ПЕРВАЯ ВСТРЕЧА С ВРАГОМВойна шла, но немцев пока никто не видел. Доходили слухи, что они заняли Глуск и даже были в соседней Березовке, которая находилась в пяти километрах от нашей деревни. Оттуда до нас доносился иногда какой-то шум. Видно, там по шоссе двигалась военная техника. Наша или немецкая, никто не знал.
В один из дней такого относительного затишья мы с соседним парнишкой отправились порыбачить на протекающую в 40–50 метрах речку Птичь. Перешли по мелководью на противоположный берег и стали разматывать удочки. В это время послышался сильный рев моторов, доносившийся с противоположного конца деревни. Звук их все нарастал, и вот показалась большая (около 15 машин) группа мотоциклистов. Таких огромных мотоциклов (трехколесных, с коляской) мы еще не видели. На руле у каждого был закреплен ручной пулемет. В конце улицы приезжие остановились, сошли на землю и стали рассматривать в бинокль простирающуюся перед ними территорию за рекой.
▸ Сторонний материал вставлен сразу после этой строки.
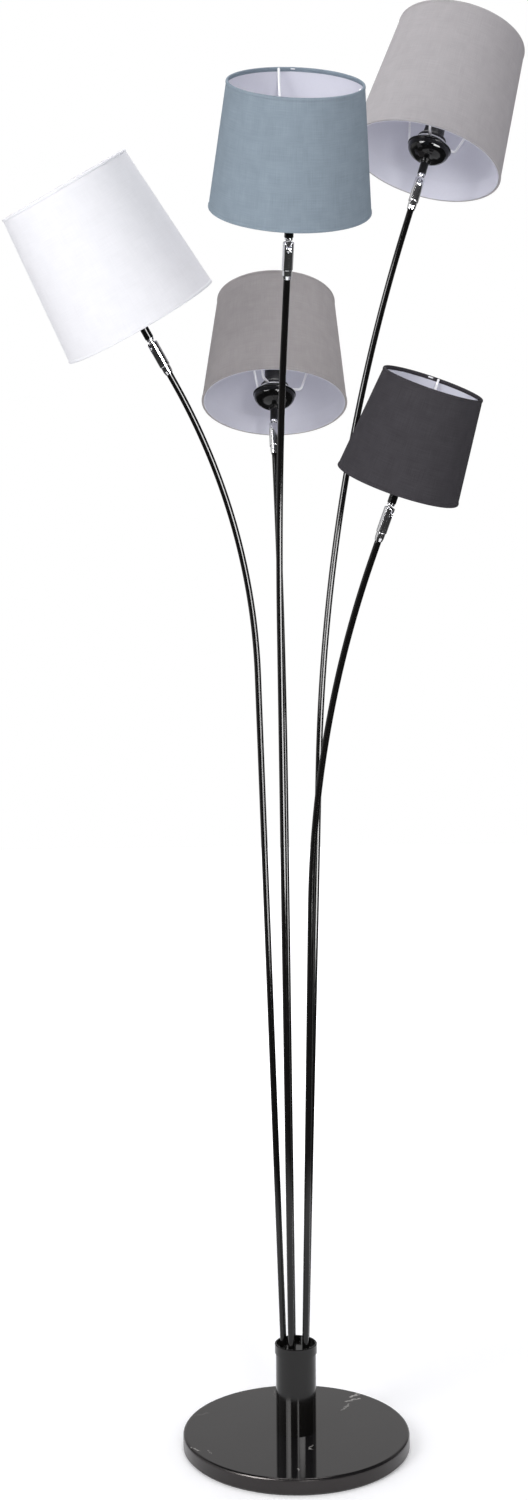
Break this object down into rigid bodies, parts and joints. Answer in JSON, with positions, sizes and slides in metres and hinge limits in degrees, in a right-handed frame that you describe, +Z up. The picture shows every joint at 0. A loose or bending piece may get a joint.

Это были оккупанты. Мы не знали, что нам делать. Прятаться было уже поздно, да и некуда. Но двое малышей чужеземцев, видимо, не интересовали, и мы, осмелев, приблизились, наконец, к постепенно собиравшейся вокруг них толпе из стариков, женщин и вездесущих мальчишек. Остановившись поодаль, со страхом и любопытством одновременно стали рассматривать незнакомцев. Одеты они были в зеленые мундиры и такого же цвета брюки и сапоги. День был жаркий, и к нашему приходу мундиры были уже сняты и развешены по забору. Прикрепив к нему зеркальца, многие из приезжих брились. Часть отправилась в близлежащие дома собирать яйца. Некоторые пытались разговаривать с сельчанами. Слышалась непонятная нам гортанная речь.